Why 4KiB PRG banking? Amongst the other stumbling blocks, this one isn't bad at all; I just don't understand what possible motivation there was for it. If you're writing tunes from scratch, you can easily make do with 8KiB banking only; you have a massive amount of space and banks to work with even with that. If you're extracting tunes from existing NES games, not one single mapper ever in the history of mankind that I'm aware of ever provided finer PRG banking than 8KiB. (And if there is some obscure oddball pirate original that does, that couldn't have possibly been what anyone was thinking of when they designed this spec.) So the ported tunes don't need 4KiB banking.
What am I supposed to do with a play routine that doesn't return? My thought would be that the simple user interface of the player could be handled entirely in NMI, and the play scheduling would be handled in IRQ (the board would have some custom M2 counter with reload that could be used to handle the fine grained timing that tunes require). The main thread would simply do this:
Code:
1. Check and see if the NMI routine set a new song to play. If so, call init with the new song number.

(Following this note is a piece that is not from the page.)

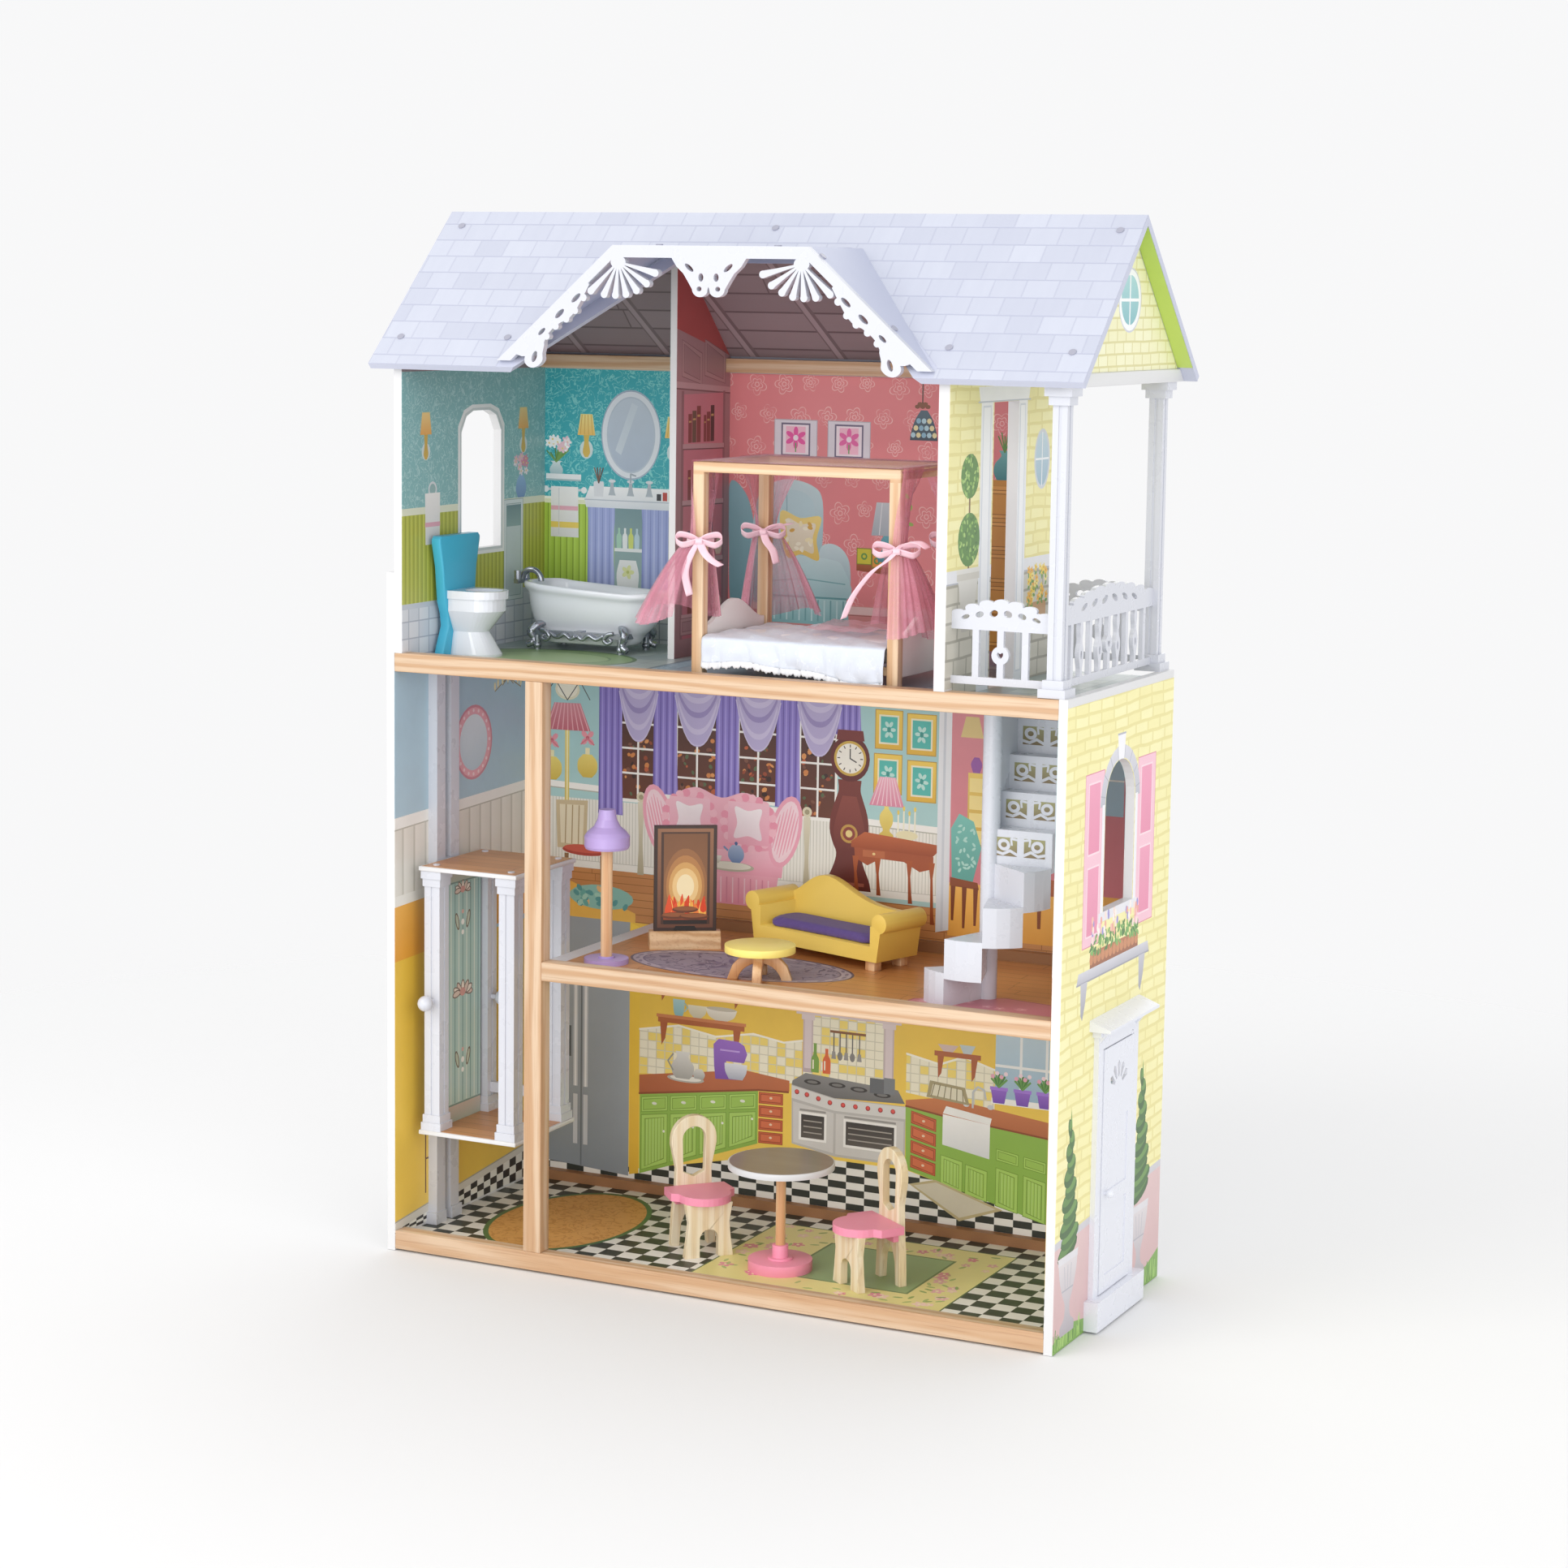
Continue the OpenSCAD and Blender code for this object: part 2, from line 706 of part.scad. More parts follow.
module lamp_stem() {
    color("burlywood") translate([lamp_at[0], lamp_at[1], second_h + gap + 8]) cylinder(r = 6.5, h = 122);
}

module lamp_base() {
    color("mediumpurple") translate([lamp_at[0], lamp_at[1], second_h + gap]) {
        cylinder(r = 25, h = 6);
        cylinder(r = 9, h = 8);
    }
}

fire_at = [-128, 30, 0];
fire_turn = 32;
fire_size = [72, 6, 122];

module fireplace_panel() {
    color("saddlebrown") placed(fire_at + [0, 0, second_h + gap], fire_turn) {
        block([-fire_size[0] / 2, -3, 20], [fire_size[0] / 2, 3, 20 + fire_size[2]]);
        block([-12, -3, 10], [12, 3, 20]);
    }
}

module fireplace_base() {
    color("burlywood") placed(fire_at + [0, 0, second_h + gap], fire_turn) difference() {
        along_x(-41, 82) polygon([[-15, 0], [15, 0], [15, 4], [7, 20], [-7, 20], [-15, 4]]);
        block([-12.2, -3.2, 10], [12.2, 3.2, 21]);
    }
}

sofa_at = [45, 66, 0];
sofa_turn = -18;
sofa_l = 194;
sofa_d = 68;
sofa_foot = 12;

module on_sofa() { placed(sofa_at + [0, 0, second_h + gap], sofa_turn) children(); }

module sofa_arm(s) {
    h = 52;
    along_y(-sofa_d / 2, sofa_d) scale([1, 1]) {
        polygon([[s * (sofa_l / 2 - 12), sofa_foot], [s * (sofa_l / 2 - 2), sofa_foot],
            [s * (sofa_l / 2 + 4), h], [s * (sofa_l / 2 - 12), h]]);
        translate([s * (sofa_l / 2 + 1), h + 4]) circle(11);
    }
}

module sofa_body() {
    n = 24;
    // The back is highest a quarter of the way along, then sweeps down to the right arm
    crown = [for (i = [0:n]) let (t = i / n) [sofa_l / 2 - t * sofa_l, 60 + 26 * pow(sin(180 * pow(t, 1.9)), 2)]];
    color("gold") on_sofa() {
        block([-sofa_l / 2 + 3, -sofa_d / 2, sofa_foot], [sofa_l / 2 - 3, sofa_d / 2 - 9, sofa_foot + 17]);
        along_y(sofa_d / 2 - 10, 10) polygon(concat([[-sofa_l / 2 + 3, sofa_foot], [sofa_l / 2 - 3, sofa_foot]], crown));
        sofa_arm(-1);
        sofa_arm(1);
    }
}

module sofa_cushion() {
    color("rebeccapurple") on_sofa() translate([0, -4, sofa_foot + 17.3]) linear_extrude(9) difference() {
        square([sofa_l - 28, sofa_d - 14], center = true);
        for (s = [-1, 1]) translate([s * (sofa_l / 2 - 14), -sofa_d / 2 + 7]) rotate(45) square(14, center = true);
    }
}

module sofa_feet() {
    color("burlywood") on_sofa() for (sx = [-1, 1]) for (sy = [-1, 1])
        block([sx * 80 - 7, sy * 22 - 6, 0], [sx * 80 + 7, sy * 22 + 6, sofa_foot]);
}

coffee_at = [26, -86];

module coffee_table_top() {
    color("khaki") translate([coffee_at[0], coffee_at[1], second_h + gap + 31]) cylinder(r = 39, h = 8, $fn = 96);
}

module coffee_table_legs() {
    color("burlywood") translate([coffee_at[0], coffee_at[1], second_h + gap]) for (a = [20, 110]) rotate(a)
        along_y(-5, 10) difference() {
            polygon([[-36, 0], [-24, 0], [24, 0], [36, 0], [30, 16], [16, 31], [-16, 31], [-30, 16]]);
            translate([0, -6]) circle(25);
        }
}

// ---- Kitchen ----

dining_at = [42, -58];

module dining_table_top() {
    color("dimgray") translate([dining_at[0], dining_at[1], ground_h + gap + 116]) cylinder(r = 59.5, h = 7, $fn = 96);
}

module dining_table_stem() {
    color("burlywood") translate([dining_at[0], dining_at[1], ground_h + gap + 28]) cylinder(r = 5.5, h = 88);
}

module dining_table_base() {
    color("hotpink") translate([dining_at[0], dining_at[1], ground_h + gap]) {
        cylinder(r = 36, h = 12, $fn = 96);
        cylinder(r = 14, h = 14);
        cylinder(r = 9, h = 28);
    }
}

seat_h = 62;
seat_t = 9;
panel_t = 9;
chair_reach = 44;

// Back with a hoop cut-out above the seat and an arched leg opening below it
module chair_back_outline() {
    outer = [[27, 0], [25, 40], [22, 62], [21, 90], [27, 118]];
    difference() {
        polygon(concat(outer, shift(arc(27, 0, 180, 14), [0, 124]), flip(outer)));
        polygon([[-17, -1], [17, -1], [15, 26], [9, 40], [0, 44], [-9, 40], [-15, 26]]);
        polygon(concat(shift(arc(14, 0, 180, 12), [0, 124]), [[-13, 86], [0, 80], [13, 86]]));
    }
}

module chair_front_outline() {
    difference() {
        polygon([[-29, 0], [29, 0], [26, 20], [24, 40], [28, seat_h], [-28, seat_h], [-24, 40], [-26, 20]]);
        translate([0, -1]) square([22, 44], center = true);
        translate([0, 21]) circle(11);
    }
}

module chair_frame() {
    color("wheat") {
        along_y(chair_reach / 2, panel_t) chair_back_outline();
        along_y(-chair_reach / 2 - panel_t, panel_t) chair_front_outline();
    }
}

module chair_seat() {
    color("hotpink") translate([0, 0, seat_h]) {
        linear_extrude(seat_t) polygon(concat(
            [[-36, chair_reach / 2 - 0.3], [-38, -8]], shift(arc(30, 180, 360, 16), [0, -14]),
            [[38, -8], [36, chair_reach / 2 - 0.3]]));
        translate([-24, chair_reach / 2 - 7, -11]) cube([48, 6.5, 11.5]);
    }
}

chair_left_at = [-70, -36];
chair_left_turn = 47;
chair_right_at = [154, -62];
chair_right_turn = -36;

module chair_left_frame() { placed([chair_left_at[0], chair_left_at[1], ground_h + gap], chair_left_turn) chair_frame(); }

module chair_left_seat() { placed([chair_left_at[0], chair_left_at[1], ground_h + gap], chair_left_turn) chair_seat(); }

module chair_right_frame() { placed([chair_right_at[0], chair_right_at[1], ground_h + gap], chair_right_turn) chair_frame(); }

module chair_right_seat() { placed([chair_right_at[0], chair_right_at[1], ground_h + gap], chair_right_turn) chair_seat(); }

left_wall_lower();
left_wall_upper();
right_wall();
back_panel_lower();
back_panel_middle();
back_panel_upper();
ground_floor();
second_floor();
third_floor();
front_rails();
front_post();
floor_battens();
rear_roof_beam();
room_divider();
balcony_wall();
roof_front();
roof_back();
gable_right();
dormer_cover();
gable_trim();
balcony_lintel();
balcony_columns();
balcony_end_railings();
balcony_side_railing();
elevator_track();
door_surround();
roof_screws();
staircase();
elevator_floor();
elevator_roof();
elevator_columns();
elevator_side_panel();
elevator_pegs();
door_leaf();
door_knob();
toilet_back();
toilet_bowl();
bathtub_shell();
bathtub_fittings();
bed_frame();
bed_end_boards();
bed_mattress();
bed_curtains();
lamp_shade();
lamp_stem();
lamp_base();
fireplace_panel();
fireplace_base();
sofa_body();
sofa_cushion();
sofa_feet();
coffee_table_top();
coffee_table_legs();
dining_table_top();
dining_table_stem();
dining_table_base();
chair_left_frame();
chair_left_seat();
chair_right_frame();
chair_right_seat();
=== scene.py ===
import math
import random

import bmesh
import bpy
import numpy as np
from mathutils import Matrix, Vector, noise
from mathutils.geometry import delaunay_2d_cdt

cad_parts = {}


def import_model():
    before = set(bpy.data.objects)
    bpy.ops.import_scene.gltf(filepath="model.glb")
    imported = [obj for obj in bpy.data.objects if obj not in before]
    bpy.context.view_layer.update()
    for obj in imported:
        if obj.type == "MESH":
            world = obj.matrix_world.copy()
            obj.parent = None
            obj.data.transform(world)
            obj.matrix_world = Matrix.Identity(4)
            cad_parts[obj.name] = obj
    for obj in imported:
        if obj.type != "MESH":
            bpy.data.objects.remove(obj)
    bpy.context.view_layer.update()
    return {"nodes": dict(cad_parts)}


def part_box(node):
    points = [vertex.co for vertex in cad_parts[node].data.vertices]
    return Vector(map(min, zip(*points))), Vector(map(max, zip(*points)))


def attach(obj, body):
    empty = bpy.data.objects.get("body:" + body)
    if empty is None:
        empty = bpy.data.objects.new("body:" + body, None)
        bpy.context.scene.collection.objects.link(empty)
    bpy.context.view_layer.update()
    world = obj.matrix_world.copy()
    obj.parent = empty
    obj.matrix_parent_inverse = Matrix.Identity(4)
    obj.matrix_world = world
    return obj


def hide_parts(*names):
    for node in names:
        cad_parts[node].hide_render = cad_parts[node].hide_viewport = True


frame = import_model()
nodes = frame["nodes"]
MM = 0.001


# ---------------------------------------------------------------- camera, light, stage
def look_matrix(azimuth, elevation, roll):
    """Camera axes for a compass direction, a height and a roll, in degrees."""
    a, e, r = (math.radians(x) for x in (azimuth, elevation, roll))
    back = Vector((math.sin(a) * math.cos(e), -math.cos(a) * math.cos(e), math.sin(e)))
    right = Vector((0, 0, 1)).cross(back).normalized()
    up = back.cross(right)
    turned_right = math.cos(r) * right + math.sin(r) * up
    turned_up = -math.sin(r) * right + math.cos(r) * up
    return Matrix((turned_right, turned_up, back)).transposed().to_4x4()


def make_camera():
    """The photograph's viewpoint and lens."""
    data = bpy.data.cameras.new("camera")
    data.lens = 76.51
    data.sensor_width = 36
    data.shift_x = -0.0113
    data.shift_y = -0.0473
    data.clip_end = 60
    cam = bpy.data.objects.new("camera", data)
    cam.matrix_world = Matrix.Translation((1.6143, -3.3042, 1.1056)) @ look_matrix(25.6, 7.313, 0.82)
    bpy.context.scene.collection.objects.link(cam)
    bpy.context.scene.camera = cam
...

2. Check and see if the IRQ routine set a memory flag indicating that an IRQ has occured. If so, call the play routine.
3. Goto 1
2. Check and see if the IRQ routine set a memory flag indicating that an IRQ has occured. If so, call the play routine.
3. Goto 1
But that would have the possibility of NMI and IRQ occurring while the tune is in its play function, which isn't allowed, because it would have the player using stack space that's expressly reserved for the tune. The player only has $01f0:$01ff as its reserved stack space; the rest is for the tune. If i get an NMI or IRQ inside play, S would presumably be in the reserved range, and so the CPU writing the NMI/IRQ return vector would already be a disallowed function.